In terms of style, Vostok brought back its old 1970's version paddle hands for the GMT.  I think it looks terrific. Additionally, the watch now has a subdial at the 10 o'clock position for the seconds hand.  The case back has the image of a cosmonaut, possibly Yuri Gagarin, wearing a spacesuit helmet with the letters CCCP (the Russian way of saying USSR) across the top.

As for the detailed specs, the watch is 42mm in width (45mm with the crown), 14mm in thickness, 46mm lug to lug and has a 22mm band lug width.  The 32 jewel automatic movement has an approximate power reserve of 33 hours and is rated as accurate from -20 to +40 seconds daily.  In my experience, Vostok movements usually do better than that out of the box.  Water resistance is rated at 200 meters and the watch can be hand wound, in addition to using the automatic mechanism, but not hacked.  

Visually, the bezel is polished stainless steel while the watch case has a brushed finish. The hands appear chromed and the crystal is domed acrylic.

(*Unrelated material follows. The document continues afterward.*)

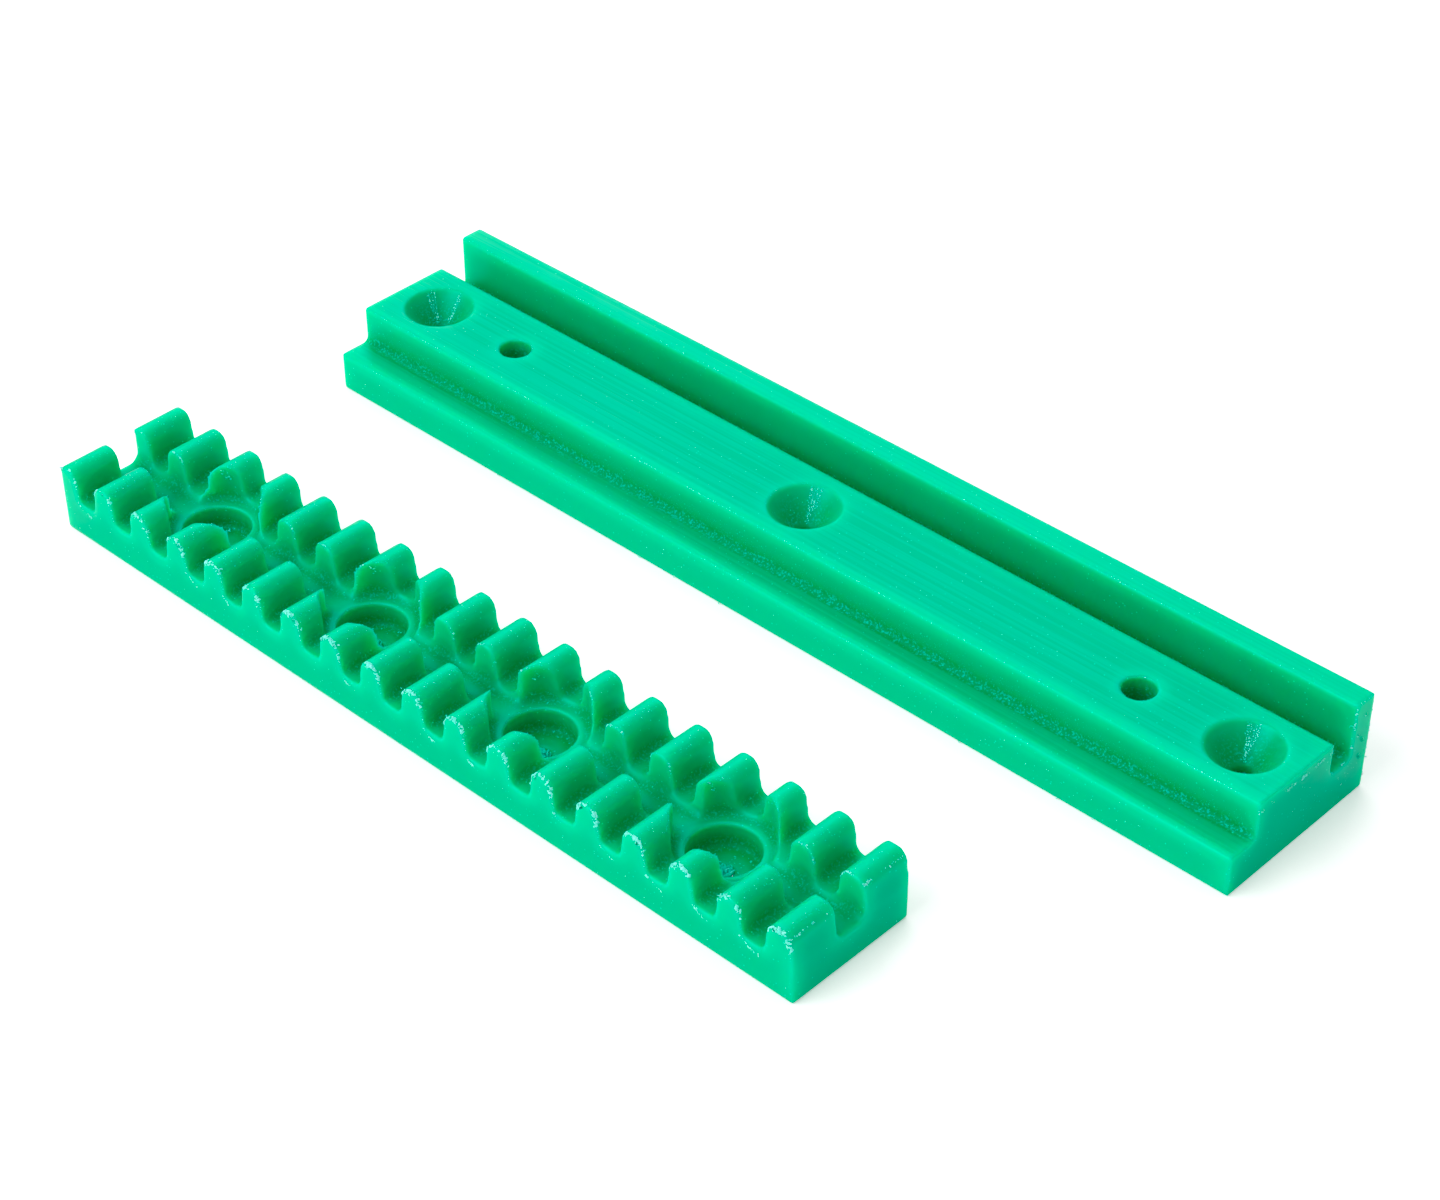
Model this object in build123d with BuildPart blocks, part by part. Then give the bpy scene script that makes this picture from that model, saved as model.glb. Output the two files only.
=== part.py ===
"""Two-piece linear drive set: a double-row toothed rack and the stepped guide rail beside it.

Frame, in mm: +X along both pieces, +Y from the rack to the rail, +Z up from the base faces.
The origin is under the middle of the pair, on the plane both pieces stand on.
"""
from build123d import *
from math import cos, pi, radians, sin, tan
import os

os.makedirs("parts", exist_ok=True)

# ---- guide rail: driving sizes -------------------------------------------------------------
RAIL_LENGTH = 161.6
RAIL_WIDTH = 28.8
RAIL_CENTRE_X = 0.85
RAIL_NEAR_Y = 10.45
LEDGE_DEPTH = 5.0
LEDGE_HEIGHT = 6.2
BLOCK_WIDTH = 15.7
BLOCK_HEIGHT = 11.8
SLOT_WIDTH = 4.1
SLOT_FLOOR_Z = 6.7
WALL_HEIGHT = 15.2
RAIL_EDGE_ROUND = 0.45
LEDGE_CORNER_ROUND = 0.6
SLOT_CORNER_ROUND = 0.9

SCREW_HOLE_SPACING = 72.9
SCREW_HOLE_COUNT = 3
SCREW_HOLE_RADIUS = 1.25
COUNTERSINK_RADIUS = 5.2
COUNTERSINK_DEPTH = 4.55
DOWEL_HOLE_SPACING = 113.2
DOWEL_HOLE_RADIUS = 2.25

# ---- toothed rack: driving sizes -----------------------------------------------------------
MODULE = 2.5
PITCH = pi * MODULE
TEETH = 18
RACK_LENGTH = 137.5
RACK_WIDTH = 20.8
RACK_START_X = -81.65
RACK_NEAR_Y = -39.25
FIRST_TOOTH_OFFSET = 1.3
ROOT_HEIGHT = 5.75
TOOTH_TIP_HEIGHT = 10.65
TIP_RADIUS = 1.95
FLANK_ANGLE = 7.0
ROOT_ROUND = 1.1
GROOVE_WIDTH = 4.9
GROOVE_FLOOR_Z = 5.0
GROOVE_CORNER_ROUND = 1.5

MOUNT_SPACING = 32.0
MOUNT_COUNT = 4
MOUNT_HOLE_RADIUS = 1.25
RECESS_RADIUS = 4.7
RECESS_FLOOR_Z = 1.5
RECESS_CORNER_ROUND = 0.7
POCKET_RADIUS = 6.5
POCKET_CORNER_ROUND = 1.0

# ---- sizes that follow from the driving ones ------------------------------------------------
OVERCUT = 1.0
rail_start_x = RAIL_CENTRE_X - RAIL_LENGTH / 2
block_far = LEDGE_DEPTH + BLOCK_WIDTH
wall_near = block_far + SLOT_WIDTH
rail_hole_y = RAIL_NEAR_Y + LEDGE_DEPTH + BLOCK_WIDTH / 2
rack_centre_x = RACK_START_X + RACK_LENGTH / 2
rack_centre_y = RACK_NEAR_Y + RACK_WIDTH / 2
tip_centre_z = TOOTH_TIP_HEIGHT - TIP_RADIUS
shoulder_half = TIP_RADIUS * cos(radians(FLANK_ANGLE))
shoulder_z = tip_centre_z + TIP_RADIUS * sin(radians(FLANK_ANGLE))
root_half = shoulder_half + (shoulder_z - ROOT_HEIGHT) * tan(radians(FLANK_ANGLE))
first_tooth_x = RACK_START_X + FIRST_TOOTH_OFFSET
last_tooth_x = first_tooth_x + (TEETH - 1) * PITCH
end_flat = RACK_START_X + RACK_LENGTH - last_tooth_x - root_half


def plan_line(count, spacing, centre):
    """X positions of a row of holes, evenly spaced about centre."""
    return [centre + spacing * (n - (count - 1) / 2) for n in range(count)]


def hole_plane(x, y):
    """Upright plane through a hole's axis: local x is the radius, local y the height."""
    return Plane(origin=(x, y, 0), x_dir=(1, 0, 0), z_dir=(0, -1, 0))


def corners_at(sketch, points):
    """Corners of a sketch that lie on the given points."""
    found = []
    for corner in sketch.vertices():
        for px, py in points:
            if abs(corner.X - px) < 1e-6 and abs(corner.Y - py) < 1e-6:
                found.append(corner)
    return found


# ---- guide rail ---------------------------------------------------------------------------
ledge_edge = (0, LEDGE_HEIGHT)
ledge_corner = (LEDGE_DEPTH, LEDGE_HEIGHT)
block_edges = [(LEDGE_DEPTH, BLOCK_HEIGHT), (block_far, BLOCK_HEIGHT)]
slot_corners = [(block_far, SLOT_FLOOR_Z), (wall_near, SLOT_FLOOR_Z)]
wall_edges = [(wall_near, WALL_HEIGHT), (RAIL_WIDTH, WALL_HEIGHT)]
rail_outline = [(0, 0), ledge_edge, ledge_corner]
rail_outline += block_edges + slot_corners + wall_edges + [(RAIL_WIDTH, 0)]

with BuildPart() as guide_rail:
    with BuildSketch(Plane(origin=(rail_start_x, RAIL_NEAR_Y, 0), x_dir=(0, 1, 0), z_dir=(1, 0, 0))) as section:
        with BuildLine():
            Polyline(*rail_outline, close=True)
        make_face()
        fillet(corners_at(section, [ledge_edge] + block_edges + wall_edges), RAIL_EDGE_ROUND)
        fillet(corners_at(section, [ledge_corner]), LEDGE_CORNER_ROUND)
        fillet(corners_at(section, slot_corners), SLOT_CORNER_ROUND)
    extrude(amount=RAIL_LENGTH)

    # Countersunk screw holes: a cone down from the block's top, then a small through hole.
    for x in plan_line(SCREW_HOLE_COUNT, SCREW_HOLE_SPACING, RAIL_CENTRE_X):
        with BuildSketch(hole_plane(x, rail_hole_y)):
            with BuildLine():
                Polyline(
                    (0, -OVERCUT),
                    (SCREW_HOLE_RADIUS, -OVERCUT),
                    (SCREW_HOLE_RADIUS, BLOCK_HEIGHT - COUNTERSINK_DEPTH),
                    (COUNTERSINK_RADIUS, BLOCK_HEIGHT),
                    (COUNTERSINK_RADIUS, BLOCK_HEIGHT + OVERCUT),
                    (0, BLOCK_HEIGHT + OVERCUT),
                    close=True,
                )
            make_face()
        revolve(axis=Axis((x, rail_hole_y, 0), (0, 0, 1)), mode=Mode.SUBTRACT)

    # Plain locating holes, straight through the block.
    for x in plan_line(2, DOWEL_HOLE_SPACING, RAIL_CENTRE_X):
        with BuildSketch(Plane.XY.offset(-OVERCUT)):
            with Locations((x, rail_hole_y)):
                Circle(DOWEL_HOLE_RADIUS)
        extrude(amount=BLOCK_HEIGHT + 2 * OVERCUT, mode=Mode.SUBTRACT)

guide_rail.part.label = "guide_rail"
export_step(guide_rail.part, "parts/guide_rail.step")

# ---- toothed rack -------------------------------------------------------------------------
with BuildPart() as toothed_rack:
    with BuildSketch(Plane(origin=(0, RACK_NEAR_Y + RACK_WIDTH, 0), x_dir=(1, 0, 0), z_dir=(0, -1, 0))) as side:
        with Locations((rack_centre_x, ROOT_HEIGHT / 2)):
            Rectangle(RACK_LENGTH, ROOT_HEIGHT)
        for n in range(TEETH):
            x = first_tooth_x + n * PITCH
            far = x + (end_flat if n == TEETH - 1 else 0)
            with BuildLine():
                Polyline(
                    (x - root_half, ROOT_HEIGHT),
                    (x - shoulder_half, shoulder_z),
                    (far + shoulder_half, shoulder_z),
                    (far + root_half, ROOT_HEIGHT),
                    close=True,
                )
            make_face()
            with Locations((x, tip_centre_z), (far, tip_centre_z)):
                Circle(TIP_RADIUS)
        # The last tooth reaches the end face, so its tip has a short flat between two rounds.
        with Locations((last_tooth_x + end_flat / 2, tip_centre_z)):
            Rectangle(end_flat, 2 * TIP_RADIUS)
        with Locations((rack_centre_x, TOOTH_TIP_HEIGHT / 2)):
            Rectangle(RACK_LENGTH, TOOTH_TIP_HEIGHT, mode=Mode.INTERSECT)
        roots = []
        for n in range(TEETH - 1):
            x = first_tooth_x + n * PITCH
            roots += [(x + root_half, ROOT_HEIGHT), (x + PITCH - root_half, ROOT_HEIGHT)]
        fillet(corners_at(side, roots), ROOT_ROUND)
    extrude(amount=RACK_WIDTH)

    # Lengthwise groove between the two rows of teeth.
    with BuildSketch(Plane(origin=(RACK_START_X, rack_centre_y, 0), x_dir=(0, 1, 0), z_dir=(1, 0, 0))) as groove:
        with Locations((0, (GROOVE_FLOOR_Z + TOOTH_TIP_HEIGHT + OVERCUT) / 2)):
            Rectangle(GROOVE_WIDTH, TOOTH_TIP_HEIGHT + OVERCUT - GROOVE_FLOOR_Z)
        groove_corners = [(-GROOVE_WIDTH / 2, GROOVE_FLOOR_Z), (GROOVE_WIDTH / 2, GROOVE_FLOOR_Z)]
        fillet(corners_at(groove, groove_corners), GROOVE_CORNER_ROUND)
    extrude(amount=RACK_LENGTH, mode=Mode.SUBTRACT)

    # Screw pockets: a round pocket to the groove's floor, a deeper recess and a through hole.
    for x in plan_line(MOUNT_COUNT, MOUNT_SPACING, rack_centre_x):
        with BuildSketch(hole_plane(x, rack_centre_y)) as pocket:
            with BuildLine():
                Polyline(
                    (0, -OVERCUT),
                    (MOUNT_HOLE_RADIUS, -OVERCUT),
                    (MOUNT_HOLE_RADIUS, RECESS_FLOOR_Z),
                    (RECESS_RADIUS, RECESS_FLOOR_Z),
                    (RECESS_RADIUS, GROOVE_FLOOR_Z),
                    (POCKET_RADIUS, GROOVE_FLOOR_Z),
                    (POCKET_RADIUS, TOOTH_TIP_HEIGHT + OVERCUT),
                    (0, TOOTH_TIP_HEIGHT + OVERCUT),
                    close=True,
                )
            make_face()
            fillet(corners_at(pocket, [(RECESS_RADIUS, RECESS_FLOOR_Z)]), RECESS_CORNER_ROUND)
            fillet(corners_at(pocket, [(POCKET_RADIUS, GROOVE_FLOOR_Z)]), POCKET_CORNER_ROUND)
        revolve(axis=Axis((x, rack_centre_y, 0), (0, 0, 1)), mode=Mode.SUBTRACT)

toothed_rack.part.label = "toothed_rack"
export_step(toothed_rack.part, "parts/toothed_rack.step")
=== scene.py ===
"""Looks for the double-row toothed rack and its guide rail, milled from waxy, see-through plastic.

Each CAD node is replaced by a copy with its edges worn soft. The copy carries three values at each
point, which the plastic reads: how sharply it stands out as an edge, how deep it lies in a corner,
and how far the shape around it swells out or sinks in. From these it paints shade into the hollows,
and painted glow and a painted highlight onto the swells and edges. The flakes, dust and curls that
the cutter left ride on each bar as pieces of their own; among them, pale chips down the
countersinks are a painted glint, and dull heaps in the pockets' small holes are painted shade.
"""
import math
import random

import bmesh
import bpy
import numpy as np
from mathutils import Matrix, Vector
from mathutils.bvhtree import BVHTree
from mathutils.kdtree import KDTree


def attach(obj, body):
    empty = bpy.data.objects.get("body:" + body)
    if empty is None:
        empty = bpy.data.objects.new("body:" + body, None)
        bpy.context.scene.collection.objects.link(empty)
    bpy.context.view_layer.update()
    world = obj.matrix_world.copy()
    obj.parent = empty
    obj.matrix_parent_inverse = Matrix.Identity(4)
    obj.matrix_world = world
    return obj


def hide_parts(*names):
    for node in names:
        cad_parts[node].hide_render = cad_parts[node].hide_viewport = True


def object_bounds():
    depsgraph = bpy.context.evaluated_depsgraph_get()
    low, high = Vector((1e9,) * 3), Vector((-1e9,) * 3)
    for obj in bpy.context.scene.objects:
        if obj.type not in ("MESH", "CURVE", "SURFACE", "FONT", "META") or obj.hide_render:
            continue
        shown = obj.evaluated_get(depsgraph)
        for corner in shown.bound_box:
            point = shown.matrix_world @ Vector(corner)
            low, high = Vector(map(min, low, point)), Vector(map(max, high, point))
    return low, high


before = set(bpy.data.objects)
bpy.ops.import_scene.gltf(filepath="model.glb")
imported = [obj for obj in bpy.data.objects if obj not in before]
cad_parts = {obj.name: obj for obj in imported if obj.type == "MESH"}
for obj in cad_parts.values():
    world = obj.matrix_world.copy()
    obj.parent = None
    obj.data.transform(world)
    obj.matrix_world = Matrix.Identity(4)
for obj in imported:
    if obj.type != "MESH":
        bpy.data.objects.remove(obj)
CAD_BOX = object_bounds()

MM = 0.001

# ---- camera: looks down along the pair from its near right-hand side -----------------------
CAMERA_AZIMUTH = 43.433
CAMERA_ELEVATION = 37.685
CAMERA_ROLL = -0.057
CAMERA_DISTANCE = 428.4 * MM
CAMERA_TARGET = Vector((-3.6, 11.3, 0.0)) * MM
CAMERA_LENS = 78.73
CAMERA_SENSOR = 36.0
CAMERA_CLIP = 10.0 * MM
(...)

It should be noted that while acrylic crystals can scratch easily, it is also very easy to polish out even big scratches with a cotton ball and some toothpaste. 

All in all, the GMT is a good looking and well made watch that should give many years of service. It works equally well on the stock rubber band or on an aftermarket bracelet as shown in the pictures above. It is also a very good buy.  $140 for an automatic GMT with high water resistance is really hard to argue with.